Even as her bestie Kat falls further and further in love with fellow antique dealer George, and drifts out of the single lane of life that she and Willa have occupied for so long together, and her married couple stalwarts Bec and Ralph and their three boisterous and quiet kids depending on which one you’re with at the time, Willa continues to believe.

Blind to some rather unhealthy dynamics in the play, and thus the movie, which speak to some rather crippling dysfunctionality on the part of many of the characters, Willa honestly subscribes to the idea that a story can inform and better real life, a product of believing in love so much that you can bat away any and all indications to the contrary that it is universally a good and wonderful thing.

She’s aided in her Cupidian delusion by the fact that Bec and Ralph have a warm, loving and jocular relationship and that George seems to really love Kat – it takes a while for Willa to warm to him since he’s effectively stealing her best friend away from her – and that her parents are still delightfully in love, but blinded by Shakespeare’s concoction of frothy, fun, words-wise love, she seems unable to translate that into anything approach a real love life of her own.

(courtesy official Jessica Dettmann Facebook page)

As with any good rom-com, and Without Further Ado is one of the best this reviewer has come across in a while, brimming with memorable characters, vivaciously funny and clever dialogue and some super smart writing, the path to actual rather than imagined, pop culture-augmented love is never smooth and Willa bumps across more than her fair share of obstacles to the happy-ever-after ending you know must lie somewhere at the end of the book.

The genius of Dettman is that while you know there’s going to be a romantic epiphany for Willa, and it will likely involve one of the four brothers working at the firm, handsome, grounded, fun Ewan, you never feel like Without Further Ado is just marking time until the finale punctuation mark of love arrives.

In fact, so skillfully written is the book that you lose yourself quite happily in the good and bad parts of Willa’s life with the ending, though quite delightful and lovely, not essential to a book which is not reliant even a little bit on where it all ends up.

In fact, Without Further Ado is one of those rom-coms that’s a blast at the beginning, middle and end, avoiding the “don’t-bore-us-get-to-the-chorus” pop song-inspired dynamic that often bedevils many rom-coms which, while enjoyable, are all weighted to the finish line with nowhere near as much attention paid to the journey to love forever after.

But since Saturday, events had not been following the rules.

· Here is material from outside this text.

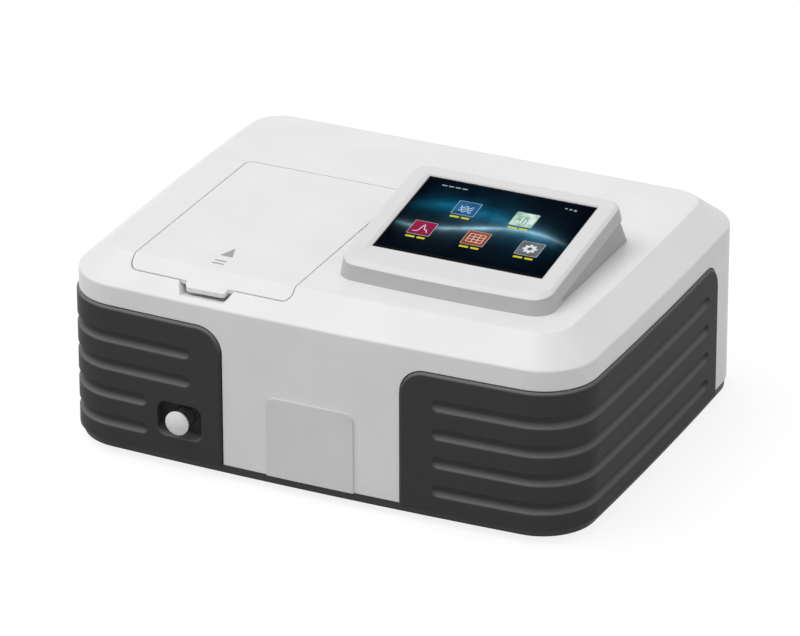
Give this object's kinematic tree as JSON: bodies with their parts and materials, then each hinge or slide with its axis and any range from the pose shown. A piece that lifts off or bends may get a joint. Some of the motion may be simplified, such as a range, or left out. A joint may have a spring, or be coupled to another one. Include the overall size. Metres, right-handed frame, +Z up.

Now Willa felt like she was living in a board game bought from an op shop, where no one had noticed before putting it on the shelf for sale that the board was from The Game of Life, but the questions were from Cards Against Humanity, the markers were from Monopoly and the dice was the icosahedron from Scattergories, able to throw up twenty possibilities with every roll.

Hence, Without Further Ado is an easy novel to absolutely and completely lose yourself in.

Even when things are dire, and they get catastrophically dire at one point when love, true love fails to follow its expected course for someone close to Willa, the novel retains a highly pleasurable sense of vivacity and fun that fuels its way through all kinds of ups and down, some inflicted by Willa on herself, some not but all of them artfully and humourously delivered in a Sydney, Australia-set story that will delight anyone familiar with the city.

Mirroring the classic Shakespeare comedy and with plot points that harken to its major narrative drivers and touchpoints, Without Further Ado has a great deal of affecting fun exploring the face and form of modern love, how women don’t always come away well from some very unhealthy societal dynamics and how we can often find ourselves beguiled to the point of unwitting, gentle self-damage (or not so gentle; again the novel doesn’t pull any punches at certain key junctures and is all the better and more emotionally muscular for it) by pop culture.

On that last point, it’s super easy to be seduced by pop culture mainstays, especially rom-com ones, because they promise a way to chart a course through the minefields of love and life, but the trouble comes, as it does hilariously and movingly at times for Willa, when we take it some sort of literal instruction and not a frothily fun diversion from the difficulties imposed by real life and the human condition.

Willa, of course, survives her path through the events of the book and her addiction to Much Ado About Nothing, but by the time the charmingly honest Without Further Ado ends, it’s becoming amusingly and abundantly clear that while pop culture stories are a delight and a pleasure to be wholly enjoyed, they are not life guides and keeping them separate may be the best thing you can ever do for yourself.